WARRANTIES AND REPRESENTATIONS
Any warranties and guarantees intended to be provided by us to the Purchaser are those expressly included herein and, in the Company’s Warranty Policy, and no additional warranties, guarantees or representations shall be implied into the contract and are to the fullest extent permitted under the applicable law expressly and intentionally excluded. The Purchaser acknowledges and agrees that, in entering into a contract with us, it does not rely on, and shall have no remedy in respect of, any statement, representation, warranty or understanding (whether negligently or innocently made) of any person (whether a party to the contract or not) other than as expressly set out or referred to herein and in the Company’s quotation.

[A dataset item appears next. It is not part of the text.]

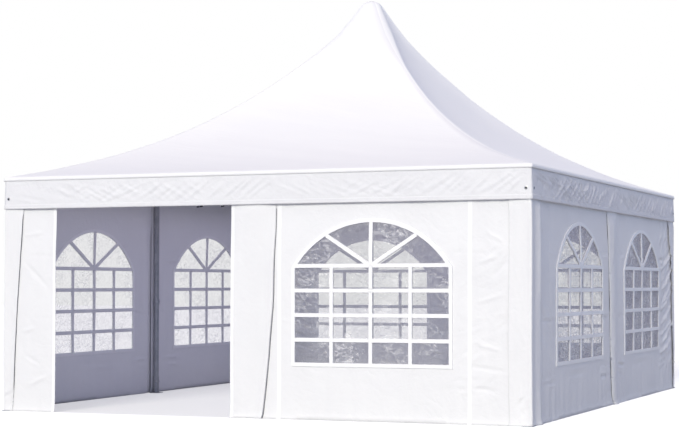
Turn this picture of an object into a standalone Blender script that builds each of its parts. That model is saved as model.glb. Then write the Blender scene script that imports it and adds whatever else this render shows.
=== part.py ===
"""A pagoda marquee, 5 m square: a white coated-fabric roof and walls over a frame of steel tubes.

Metres, +Z up. The origin is on the ground at the centre of the square, and the doorway is in the -Y side.
Run it with: blender --background --python part.py
"""

import math

import bmesh
import bpy
from mathutils import Matrix, Vector

# Overall size
HALF = 2.5
EAVE_Z = 2.09
PEAK_Z = 3.955
VALANCE_DROP = 0.285

# Cloth and the clearance that keeps touching pieces apart
CLOTH = 0.004
FILM = 0.002
GAP = 0.0003

# Facets round a tube, a slim bar or hole, and a wide disc, and the bend above which an edge stays crisp
ROUND_SEGMENTS = 16
SLIM_SEGMENTS = 12
WIDE_SEGMENTS = 24
SMOOTH_ANGLE = math.radians(40)

# Steel frame
TUBE_R = 0.025
POST_LINE = 2.45
PLATE_SIDE = 0.10
PLATE_T = 0.006
PEG_HOLE_R = 0.007
PEG_HOLE_OFFSET = 0.036
COLLAR_R = 0.029
FOOT_COLLAR_TOP_Z = 0.17
JOINT_COLLAR_Z = (0.92, 0.98)
RAFTER_R = 0.019
HUB_R = 0.07
HUB_HEIGHT = 0.12
HUB_Z = 2.80

# Roof: its hips rise as a straight slope, a sweep and a steep last reach under the crown, added together
STRAIGHT_RISE = 0.69
SWEEP_RISE = 1.10
SWEEP_POWER = 2.4
TIP_RISE = 0.233
TIP_POWER = 8.8
ROOF_T = 0.006
CROWN_R = 0.145
CROWN_HALF = CROWN_R / math.sqrt(2)
CROWN_STEPS = 6
ROUND_REACH = 0.2
ROUND_POWER = 4
GORE_ROWS = 12
GORE_COLUMNS = 8
ROW_CROWDING = 1.8

# Walls: each side is two panels that meet at a post in the middle
WINDOW_OFFSET = 1.095
WINDOW_HALF = 0.69
SILL_Z = 0.478
SPRING_Z = 1.264
ARCH_TOP_Z = 1.64
ARCH_POINTS = 14
FILM_LAP = 0.02
OVERLAP_TOP = 0.20
OVERLAP_FOOT = 0.07
CORNER_FLAP = 0.20
FRONT_LEFT_FLAP = (-2.40, -2.302)
WALL_FOOT_Z = PLATE_T + GAP
WALL_TOP_Z = EAVE_Z - 0.005

# Doorway, its two side panels and the rolled-up door over it
DOOR_LEFT = -1.953
DOOR_RIGHT = -0.203
DOOR_TOP_Z = 1.86
DOOR_PANEL_RIGHT = (0.105, 0.183, 0.220)
DOOR_PANEL_BEND_Z = 0.75
ROLL_R = 0.055
ROLL_END_INSET = 0.012
ROLL_Z = 1.90

# Planes worked out from the sizes above
EAVE_SLOPE = STRAIGHT_RISE / HALF
TUBE_TO_ROOF = (TUBE_R + GAP) * math.sqrt(1 + EAVE_SLOPE**2)
EAVE_TUBE_Z = EAVE_Z + EAVE_SLOPE * (HALF - POST_LINE) - ROOF_T - TUBE_TO_ROOF
WALL_INNER = POST_LINE + COLLAR_R + GAP
LAYER_STEP = CLOTH + GAP
WALL_ENDS = WALL_INNER + 2 * LAYER_STEP
VALANCE_TOP_Z = EAVE_Z - ROOF_T - GAP
VALANCE_FOOT_Z = EAVE_Z - VALANCE_DROP

# Each side's turn about +Z from the front, which faces -Y
SIDES = {"front": 0, "right": 90, "back": 180, "left": 270}


def clear_scene():
    for obj in list(bpy.data.objects):
        bpy.data.objects.remove(obj)


def make_material(name, colour, roughness, metallic=0.0, alpha=1.0):
    material = bpy.data.materials.new(name)
    material.use_nodes = True
    shader = material.node_tree.nodes["Principled BSDF"]
    shader.inputs["Base Color"].default_value = (*colour, 1.0)
    shader.inputs["Roughness"].default_value = roughness
    shader.inputs["Metallic"].default_value = metallic
    shader.inputs["Alpha"].default_value = alpha
    return material


def add_object(name, data, material, matrix=None):
    obj = bpy.data.objects.new(name, data)
    bpy.context.scene.collection.objects.link(obj)
    data.materials.clear()
    data.materials.append(material)
    if matrix is not None:
        obj.matrix_world = matrix
    return obj


def mesh_from_bmesh(name, bm):
    bmesh.ops.recalc_face_normals(bm, faces=bm.faces)
    mesh = bpy.data.meshes.new(name)
    bm.to_mesh(mesh)
    bm.free()
    return mesh


def wall_matrix(side, depth):
    """Stands a flat outline up in a side's wall, with its middle plane this far from the tent's centre."""
    turn = Matrix.Rotation(math.radians(SIDES[side]), 4, "Z")
    return turn @ Matrix.Translation((0, -depth, 0)) @ Matrix.Rotation(math.pi / 2, 4, "X")


def sheet(name, outlines, side, inner_face, thickness, material):
    """A flat sheet in a wall. The first outline is its edge, and any others are holes in it."""
    curve = bpy.data.curves.new(name, "CURVE")
    curve.dimensions = "2D"
    curve.fill_mode = "BOTH"
    curve.extrude = thickness / 2
    for outline in outlines:
        spline = curve.splines.new("POLY")
        spline.points.add(len(outline) - 1)
        spline.use_cyclic_u = True
        for point, (along, height) in zip(spline.points, outline):
            point.co = (along, height, 0, 1)
    return add_object(name, curve, material, wall_matrix(side, inner_face + thickness / 2))


def rectangle(left, right, foot, top):
    return [(left, foot), (right, foot), (right, top), (left, top)]


def window_outline(centre, grow=0.0):
    """A window's edge: straight sides up to the spring line, then an arc of a circle."""
    half = WINDOW_HALF + grow
    rise = ARCH_TOP_Z - SPRING_Z + grow
    radius = (half**2 + rise**2) / (2 * rise)
    centre_z = SPRING_Z + rise - radius
    sweep = math.asin(half / radius)
    points = [(centre - half, SILL_Z - grow), (centre + half, SILL_Z - grow)]
    for step in range(ARCH_POINTS + 1):
        angle = sweep - 2 * sweep * step / ARCH_POINTS
        points.append((centre + radius * math.sin(angle), centre_z + radius * math.cos(angle)))
    return points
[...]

For the avoidance of any doubt, nothing herein shall exclude or limit the Company’s liability for fraudulent misrepresentations or shall exclude the Company’s liability for any fundamental misrepresentation.
These Terms & Conditions, and the relationship between the Purchaser and the Company (whether contractual or otherwise) shall be governed by, and construed in accordance with, English law.
Any disputes concerning these Terms & Conditions, the relationship between the Purchaser and the Company, or any matters arising therefrom or associated therewith (whether contractual or otherwise) shall be subject to the exclusive jurisdiction of the courts of England and Wales.